First and second were the goals when I came up with this idea.
For example when taking into consideration 2 and 3 it is easily possible modify the algorithm to produce output that is a string of random uppercase letters “ADSVZUWEIR…”, and when encoding take 11 letters, 10 to represent digits and one for separator between them and the rest would be just a filler to be ignored during decoding. The output each time would be completely different in length and structure, but very easy to decode.
What do you mean by assigning numbers to words and then creating paragraphs from data?
Could you please provide small example, to help me get the idea?
Lets say I pull a load of words from the english dictionary and assign them each an index in an array. 0 could be “hello”, 1 could be “world”, 2 could be “goodbye” etc.
So 0 1 2 could be “hello world goodbye”, it makes it readable and less suspecting.
It would be possible to combine this into above algorithm but it would be kinda hard and would complicate and slow the whole process. The dictionary the would have to be used during encoding and decoding so it would have to be distributed with the encoded message.
It would certainly be an expensive process. But for creeping past NGFW, this over HTTP could do the trick for data exfiltration. It depends how extreme the firewall is you’re up against.
It cannot be a RNG. Indeed, randomness applied to number generation is a vast and complex field. It could maybe be considered as a seeded PRNG but I doubt about its chance to pass the NIST standard
Ooh right I missed that part
As encryption it’s not really useful as there isn’t really a way of decrypting it, as a hash its not random enough.
For obfuscation its the same thing, it might be useful when using a non-random number though, especially when the output is in binary format (0 1 0 == 0x000000010000). It could be used to bypass certain filters, however most filters would still consider it binary data (if using it as binary).
It could also be used is steganography.
For each coordinate shift one number of the output and add it to the coordinates value.
What do you mean that there is no way of decrypting it?
Could you provide an example how it could be used as an binary? (I have one method in mind, wonder if it is the same as yours) This encoding is meant to be used in the textual form, so it is possible to encode binary data in text. Just like for example in base64.
I think you are right about steganography because the output and the form of it makes it easy to hide it in some other data. Could you please provide more details about your idea and some example? What do you mean by coordinate?
If you mean this by crypter: What is a crypter? how it work's | Way To Hackintosh
Then I think you could have use of the property of this encoding that the output of the encoding is always unique even if you always encode the same data. If you ever have some shareable experience of real use cases of this encoding please feel free to write.
@Noswis
I think you are right.
But I think I’ve made a mistake drawing the idea without drawing the implementation idea that has things that make it work.
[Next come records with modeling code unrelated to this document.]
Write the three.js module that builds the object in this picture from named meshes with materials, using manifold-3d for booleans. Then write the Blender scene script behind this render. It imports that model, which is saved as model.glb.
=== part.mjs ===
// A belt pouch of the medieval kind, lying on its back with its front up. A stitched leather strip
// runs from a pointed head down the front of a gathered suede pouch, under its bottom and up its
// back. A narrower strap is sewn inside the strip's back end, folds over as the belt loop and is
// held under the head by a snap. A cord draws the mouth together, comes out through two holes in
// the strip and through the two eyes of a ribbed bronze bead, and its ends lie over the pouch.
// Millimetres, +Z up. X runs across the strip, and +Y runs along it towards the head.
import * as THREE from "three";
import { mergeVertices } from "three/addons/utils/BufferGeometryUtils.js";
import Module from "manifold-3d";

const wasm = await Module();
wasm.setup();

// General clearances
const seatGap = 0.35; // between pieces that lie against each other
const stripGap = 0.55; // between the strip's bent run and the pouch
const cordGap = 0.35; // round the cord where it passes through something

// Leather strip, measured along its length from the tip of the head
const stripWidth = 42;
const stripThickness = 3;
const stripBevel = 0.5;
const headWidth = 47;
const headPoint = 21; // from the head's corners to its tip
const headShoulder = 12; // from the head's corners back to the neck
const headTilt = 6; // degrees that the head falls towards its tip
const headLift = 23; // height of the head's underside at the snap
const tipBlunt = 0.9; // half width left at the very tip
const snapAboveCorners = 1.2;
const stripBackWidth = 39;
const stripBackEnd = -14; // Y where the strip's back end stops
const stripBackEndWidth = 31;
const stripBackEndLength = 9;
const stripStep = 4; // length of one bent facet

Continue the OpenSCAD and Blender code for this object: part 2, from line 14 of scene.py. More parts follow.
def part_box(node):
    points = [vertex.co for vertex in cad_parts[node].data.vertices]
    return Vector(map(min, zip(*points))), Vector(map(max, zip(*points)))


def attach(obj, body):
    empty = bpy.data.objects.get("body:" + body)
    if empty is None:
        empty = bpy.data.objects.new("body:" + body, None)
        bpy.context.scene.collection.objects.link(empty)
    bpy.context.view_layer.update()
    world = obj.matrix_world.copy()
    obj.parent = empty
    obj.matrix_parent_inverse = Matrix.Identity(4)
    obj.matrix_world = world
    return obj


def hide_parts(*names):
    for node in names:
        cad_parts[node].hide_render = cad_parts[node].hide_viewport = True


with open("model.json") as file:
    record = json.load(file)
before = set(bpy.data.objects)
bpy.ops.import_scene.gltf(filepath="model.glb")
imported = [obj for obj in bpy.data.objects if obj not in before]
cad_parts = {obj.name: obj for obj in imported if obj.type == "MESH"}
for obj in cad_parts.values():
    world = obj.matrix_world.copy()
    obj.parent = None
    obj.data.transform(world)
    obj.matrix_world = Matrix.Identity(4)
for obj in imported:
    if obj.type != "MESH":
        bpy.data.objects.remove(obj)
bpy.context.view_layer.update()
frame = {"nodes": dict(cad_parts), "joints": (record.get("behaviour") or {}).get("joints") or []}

Random number have to be added to the nominator and denominator as described in Implementation section.
Append random prefix to nominator to preserve any leading zero digits. I appended 20 digit long random prefix and postfix to nominator
@oaktree
What do you mean? If you mean the code is unoptimized then it is wery likely.
Well when using a random denominator each time, I don’t see how you would decrypt it unless ofcourse the denominator is the key.
My binary comment was when using a non-ascii output (binary one)
With crypter I meant, have part of the binary encrypted and unencrypt it on the go, perhaps use a smart ascii-shellcode like decryptor to decrypt the numbers so the whole binary looks like some garbled text and a lot of numbers.
then again you could write an ascii stub (executable code where each byte is a printable character) and just use it to base64 decrypt. For more info: https://nets.ec/Ascii_shellcode
The random denominator (and nominator check out the Implementation section) doesn’t affect the decryption process. It is actually the foundation of this encoding.
Check out https://en.wikipedia.org/wiki/Continued_fraction for details.
In short this works this way:
Mathematically 7/8 can be written as [0; 1, 7] so if we have only [0; 1, 7] or 7/8 we know what number we are dealing with. This means that if we change denominator in any way for example 7/32 that can be written as [0; 4, 1, 1, 3] we retain our nominator where our data resides but the way it is written is completely different. And there infinite ways of doing it.
There are some quirks to make it work on binary data but they are described in the Implementation section.
I’ve implemented encoder and decoder in C that you can check out on GitHub link provided in the article. You can use it to decode the examples provided there or just play with it. Just keep in mind, that the size of encoded data for this version is about 12.7 times larger that input data (in bytes).